I confess I’m a liberal libertarianish socialist type person(Okay, I dunno what I am), but i don’t like sectarianism, I don’t like apologists for authoritarian regimes, and I especially dislike LGBT/ race/ gender/ etc. issues being dismissed at identity politics, so your post hit all the right points for me. I also must agree with Daniel that DADT isn’t the ideal goal( which would be equal health care and nationalization of banks,etc.), but it’d be a step forward just like gay marriage has been for some states.
Hi Jenny –
Thanks for coming by. I keep planning a post or two about the appropriation of various identity movements by War Inc. At that time, I’ll parse out my problems with DADT further. Overall I think it was a win for the mainstreaming of gay people and for the military (since it needs bodies) but a big loss for non-militarism. That makes it a net loss for me.
I am not sure that it gained anything for gay people that other possible public equality campaigns might not have. I don’t think it’s moral to seek equal access to an institution as thoroughly vile as the military. Rather, I think the moral thing to do would be to embrace that particular exclusion – which gay people used to do when the personal stakes were higher – and contend with others.
To be continued. . .
I think ending DADT was right since other countries allow gays in their military as well, I just think it should be an even sort of thing as described here:
http://forwantofanail.com/2010/12/now-you-can-fight-openly-the-next-step-is-to-not-fight/
Okay, I have to ask one other thing; aren’t you sort of pitting LGBT people and race against each other in the case of opposing DADT?
“Okay, I have to ask one other thing; aren’t you sort of pitting LGBT people and race against each other in the case of opposing DADT?”
I am not sure I understand this question. I will assume that you mean that since, historically, blacks’ military service is disproportionately high and that since this is probably true of queer people seeking military access, the gay exclusion and my support for it disproportionately affects blacks.
My answer is simply that I don’t care.

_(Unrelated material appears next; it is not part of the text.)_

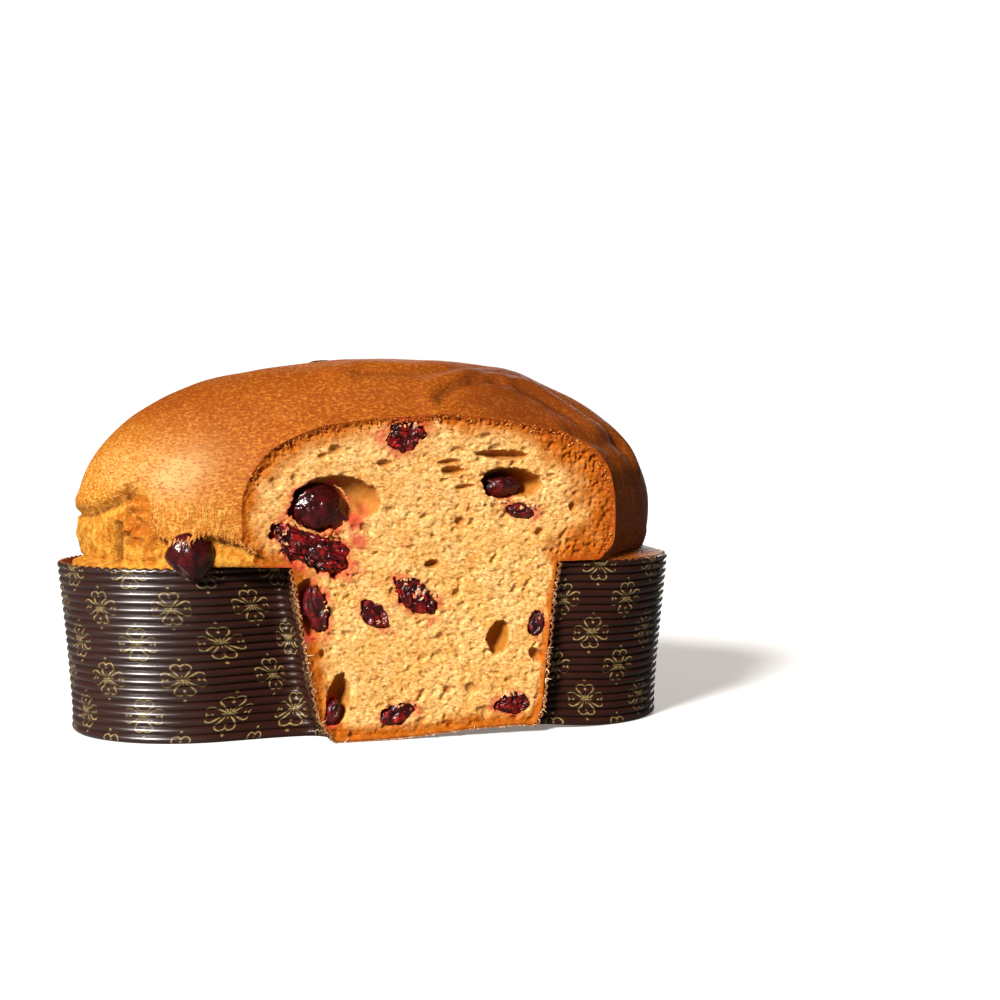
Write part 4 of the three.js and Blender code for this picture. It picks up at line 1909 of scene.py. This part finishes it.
@dataclass
class Trimmings:
    """Small bits along the cut: crust flakes, crumbs, paper fibres and shreds of skin."""

    cut: CutPlane
    cake: Cake
    hanging_half: Triple = (8.7, 6.8, 9)
    flakes: int = 620
    fibres: int = 680

    def rim_places(
        self, rng: np.random.Generator, count: int, wanted: Callable[[Array, Array], Array]
    ) -> tuple[Array, Array]:
        """Random places on the cut's outline and the directions into the crumb there.

        Args:
            rng: Source of the random places.
            count: How many are drawn.
            wanted: Takes along and up and returns how likely a place is kept.

        Returns:
            The places and the directions, as along and up.
        """
        ring = self.cake.ring
        following = np.roll(ring, -1, axis=0)
        lines = following - ring
        length = np.linalg.norm(lines, axis=1)
        pick = rng.choice(len(lines), count, p=length / length.sum())
        places = ring[pick] + lines[pick] * rng.uniform(0, 1, (count, 1))
        into = np.stack([-lines[pick, 1], lines[pick, 0]], axis=1) / length[pick, None]
        area = np.sum(ring[:, 0] * following[:, 1] - following[:, 0] * ring[:, 1])
        into *= 1.0 if area > 0.0 else -1.0
        kept = rng.uniform(0, 1, count) < wanted(places[:, 0], places[:, 1])
        return places[kept], into[kept]

    def chips(self, name: str, places: Array, sizes: Array, tones: Array, seed: int) -> Piece:
        """Many ragged bits in one mesh.

        Args:
            name: The piece's name.
            places: Middles, as along, up and inward.
            sizes: Half of each bit's length.
            tones: From 0 for pale to 1 for dark, one for each bit.
            seed: Picks one set of shapes.

        Returns:
            The piece.
        """
        rng = np.random.default_rng(seed)
        deselect()
        bpy.ops.mesh.primitive_ico_sphere_add(subdivisions=1, radius=1.0)
        model = bpy.context.object
        unit = points_of(model) * MM
        faces = np.array([tuple(f.vertices) for f in model.data.polygons])
        bpy.data.objects.remove(model)
        count = len(places)
        shapes = unit[None] * rng.uniform(0.6, 1.3, (count, len(unit), 1))
        widths, depths = rng.uniform(0.5, 0.9, count), rng.uniform(0.3, 0.7, count)
        shapes *= np.stack([np.ones(count), widths, depths], 1)[:, None]
        turns = rng.normal(size=(count, 3, 3))
        turns = np.linalg.qr(turns)[0]
        turns *= np.sign(np.linalg.det(turns))[:, None, None]
        shapes = np.einsum("nij,nkj->nki", turns, shapes) * sizes[:, None, None]
        points = self.cut.place(places[:, None] + shapes).reshape(-1, 3)
        index = (np.arange(count)[:, None, None] * len(unit) + faces[None]).reshape(-1, 3)
        piece = new_piece(name, points, index.tolist())
        keep(piece, "tone", np.repeat(tones, len(unit)))
        return piece

    def tubes(self, name: str, paths: Array, radii: Array, tones: Array, sides: int) -> Piece:
        """Many thin tapered strands in one mesh.

        Args:
            name: The piece's name.
            paths: Points of each strand, strands by points by 3, in the part's frame.
            radii: Radius of each strand at each point.
            tones: One tone for each strand.
            sides: Number of sides.

        Returns:
            The piece.
        """
        count, steps = paths.shape[:2]
        ahead = np.gradient(paths, axis=1)
        ahead /= np.linalg.norm(ahead, axis=-1, keepdims=True)
        across = np.cross(ahead, np.array([0.31, 0.85, 0.42]))
        across /= np.linalg.norm(across, axis=-1, keepdims=True)
        third = np.cross(ahead, across)
        turn = np.arange(sides) / sides * 2 * math.pi
        ring = across[:, :, None] * np.cos(turn)[:, None] + third[:, :, None] * np.sin(turn)[:, None]
        points = paths[:, :, None] + ring * radii[:, :, None, None]
        start = np.arange(count) * steps * sides
        faces = []
        for base in start.tolist():
            for step in range(steps - 1):
                low = base + step * sides
                for side in range(sides):
                    after = (side + 1) % sides
                    faces.append((low + side, low + after, low + sides + after, low + sides + side))
            faces.append(tuple(base + side for side in reversed(range(sides))))
            faces.append(tuple(base + (steps - 1) * sides + side for side in range(sides)))
        piece = new_piece(name, points.reshape(-1, 3), faces)
        keep(piece, "tone", np.repeat(tones, steps * sides))
        shade(piece, 60)
        return piece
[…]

Being disadvantaged by race, like sexual orientation, does not give you carte blanche to be immoral in relation to people even more disadvantaged than you. I do not believe there is any interest that gay or black Americans have that is more morally compelling than the right of people to not be bombed, raped and occupied.
As to the idea that other countries provide queer access to the military, again, I don’t care. What other countries do does not influence me on moral principles such as when it’s ok to kill people or endorse it.

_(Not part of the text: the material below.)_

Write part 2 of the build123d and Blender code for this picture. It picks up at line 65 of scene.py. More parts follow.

Hi Jenny. I appreciate your interest in this post. I regret I maintain this blog very sporadically so I am late in responding. To your points:
The For Want of a Nail post you linked say:
I don’t think anyone who credited the victims of military aggression with anything resembling personhood would endorse this. You cannot fight for access to the military without also endorsing what it does as legitimate. More concretely, you can not have a military without soldiers fighting in it. The fight against DADT was nothing less than a fight to make the business of empire more enjoyable and materially enriching for more people and to thereby increase the military’s size. That does not sound particularly left to me. This would be true even if every barrier for queer people but the military exclusion had been broken down, which obviously isn’t the case.
okay, this sort of conflicts with you’ve said on your twitter: you seem to be okay with reform one minute and then against it the next. What’s your political position exactly?
Position on what?
I think i have made my position on queer inclusion in the military clear. I am against it. I am not against it because it’s a reform. Though I’m fairly radical in my politics, I am not opposed to half-measures that actually ameliorate suffering, so long as they do not increase suffering in some other way.
I am against the repeal of DADT because I feel it is more costly humanity than beneficial. It feeds militarism, which is a greater evil than the gay exclusion. I do not believe that the additional benefit to gay people is commensurate with that cost.
If I have ever said something that contradicts that, please remind me.
#7 really had me laughing. Case in point: Amanda Marcotte. When the UN resolution forbidding the killing of people based on sexual orientation was struck down, I noticed that she (as well as many other mainstream feminists) was completely silent about it, and I think I know why: Shari’a Law only proscribes punishments for male homosexuality, and the only queers that feminists give a damn about are lesbians and bisexual women.
Any gay man who is in doubt should try this test: go up to a feminist and say “I don’t think feminism is useful anymore, and in fact, I think it’s now causing more harm than doing good.” He will instantly be called every gay-bashing insult in the book, and be told that his homosexuality is obviously a result of his inherent fear of feminine sexuality.
“Case in point: Amanda Marcotte.”
Oh, if only she and her colleagues were as principled as you accuse. They don’t concern themselves with any dark people, male or female, except inasmuch as it lines up with neoliberal foreign policy.
Around the time she and her fellow frauds were obsessing over Julian Assange’s sexual predation, I told her I thought it was somewhat hypocritical in light of her silence about rapes committed by soldiers in Iraq. I cited one particularly vicious incident where American soldiers premeditatedly gang-raped a 14-year-old Iraqi girl then murdered her and her entire family. Marcotte tweeted that my remark was fallacious. That you can’t infer a lack of concern for something based on the fact that someone hasn’t written about it. That’s true up to a point I suppose, but certainly it’s fair to assume that if, like Marcotte, a feminist doesn’t EVER write about rapes committed by American soldiers against Iraqi and Afghan women, they either don’t care or they’re concealing them. Riff raff like Marcotte are as easily damned by what they ignore as what they fret over.
When Iraqi women have a slut walk in Brooklyn or fly to the States for vajazzling or if one of them gets flashed by some sad dude on the New York subway, she and her kindred at Jezebel will be all over it, I’m sure.
Can you tell I hate those assholes?
“Can you tell I hate those assholes?”
Yes, very much. Marcotte is the left’s Ann Coulter.
I actually prefer Anne Coulter. She has a more wicked way with words. I don’t make large moral distinctions between neoconservative scumbags and neoliberal scumbags. Coulter is at least occasionally entertaining.